Saturday, 3 December 2011

Review: Hugo

A mellow and subtle family film about mystery, invention and... movies?

I had to see
Hugo, simply because it's Martin Scorsese making a light-hearted family film, a man famous for directing The Departed, Goodfellas and Gangs of New York, and as it stands it is a pretty good movie!

Set in 1930s Paris, Hugo follows an orphan boy who lives within the walls of a train station, maintaining the clocks. After his father died he vowed to fix an intricate clockwork automaton they had once found, and to uncover the mystery as to where it came from and who created it.
I loved the premise of the movie, and discovered a heartfelt and human experience within that talks about past grief and helping each other recover from it. To "fix" someone, as the film suggests.
It has wonderful quirky characters, great attention to detail and humour throughout (Sasha Baron Cohen is surreal but wonderful as the station guard who hunts down Hugo relentlessly with his pet hound).
The last oddity is how Hugo acts as a love letter to movies in general.
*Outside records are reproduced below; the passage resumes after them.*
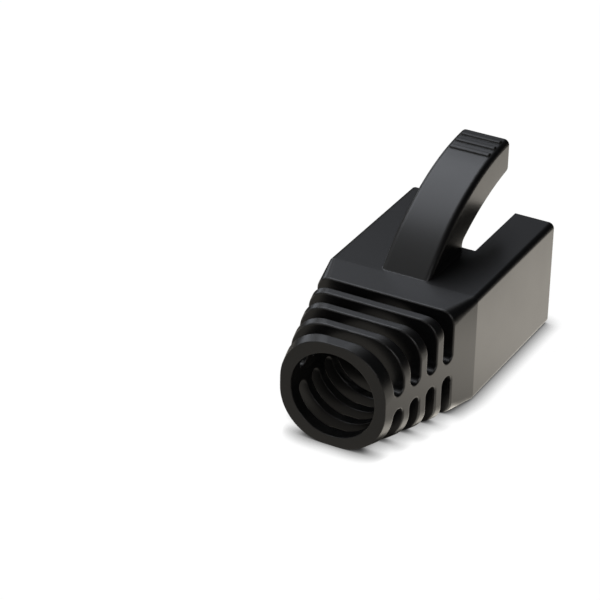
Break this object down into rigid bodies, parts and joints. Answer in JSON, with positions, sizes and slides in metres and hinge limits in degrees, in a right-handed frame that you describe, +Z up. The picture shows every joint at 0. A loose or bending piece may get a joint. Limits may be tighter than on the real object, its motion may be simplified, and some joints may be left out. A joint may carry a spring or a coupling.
{
  "type": "strain relief boot",
  "caption": "Boot for a modular network plug: open housing, curved latch guard arm with grip bars, and a slotted neck that narrows to a round cable opening.",
  "frame": {"origin": "bottom centre of the boot's box, on the flat underside", "axes": "+Z up through the latch guard arm, +Y along the boot from the plug mouth to the cable opening, +X across"},
  "size_m": [0.0136, 0.0266, 0.0165],
  "materials": {
    "boot": "black moulded plastic with a fine satin sheen"
  },
  "bodies": {
    "root": {"boot": "boot"}
  },
  "joints": []
}
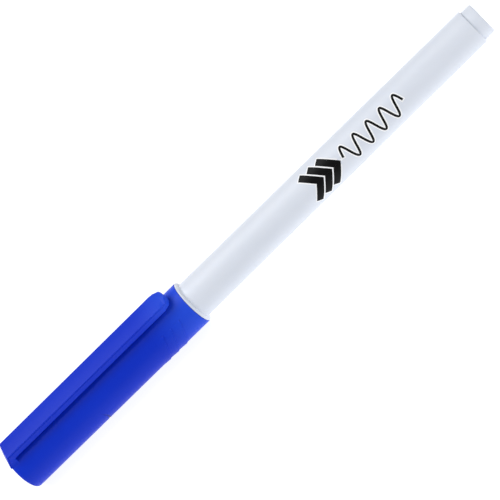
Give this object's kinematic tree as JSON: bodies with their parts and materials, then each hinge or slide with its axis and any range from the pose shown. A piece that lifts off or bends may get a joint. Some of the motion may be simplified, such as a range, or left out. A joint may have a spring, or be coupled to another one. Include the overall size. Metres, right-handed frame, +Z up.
{
  "type": "whiteboard marker",
  "caption": "Slim capped whiteboard marker: white tapered barrel, blue pull-off cap with a long flat clip and thumb ribs, fibre nib inside, stepped rear plug.",
  "frame": {"origin": "under the middle of the marker's length and width, level with the cap's lowest line", "axes": "+X along the marker from the cap's closed end to the rear end, +Z up through the clip, +Y across"},
  "size_m": [0.14, 0.0112, 0.0136],
  "materials": {
    "blue_polypropylene": "satin",
    "white_polypropylene": "satin",
    "natural_polyethylene": "satin",
    "inked_felt": "matte",
    "inked_fibre": "matte",
    "reservoir_film": "gloss",
    "black_print": "satin"
  },
  "bodies": {
    "pen": {"barrel": "white_polypropylene", "front_section": "white_polypropylene", "nib": "inked_felt", "ink_reservoir": "inked_fibre", "reservoir_wrap": "reservoir_film", "rear_plug": "white_polypropylene"},
    "cap_liner": {"inner_cap": "natural_polyethylene"},
    "cap_shell": {"cap": "blue_polypropylene"},
    "clip_tongue": {"clip": "blue_polypropylene"}
  },
  "joints": [
    {"name": "cap_pull", "type": "slide", "parent": "pen", "child": "cap_liner", "axis": [-1, 0, 0], "range_m": [0, 0.045]},
    {"name": "cap_turn", "type": "hinge", "parent": "cap_liner", "child": "cap_shell", "pos_m": [-0.03, 0, 0.0055], "axis": [1, 0, 0], "continuous": true},
    {"name": "clip_flex", "type": "hinge", "parent": "cap_shell", "child": "clip_tongue", "pos_m": [-0.066, 0, 0.01263], "axis": [0, -1, 0], "range_deg": [0, 4], "stiffness_Nm_per_rad": 0.25}
  ]
}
The plot begins to hinge on to classic (real) film history, and the very inventors and inspirations of all film makers and lovers. This was charming, but it changes the mood of the film completely, these moments sometimes feel over-long, distracting from the characters themselves (it is nice to be educated however!)

 Enjoyable, if quite steady-paced and slow for younger children. But it gave what I hoped it would give, and boasts some of the best use of 3D I've seen in a while!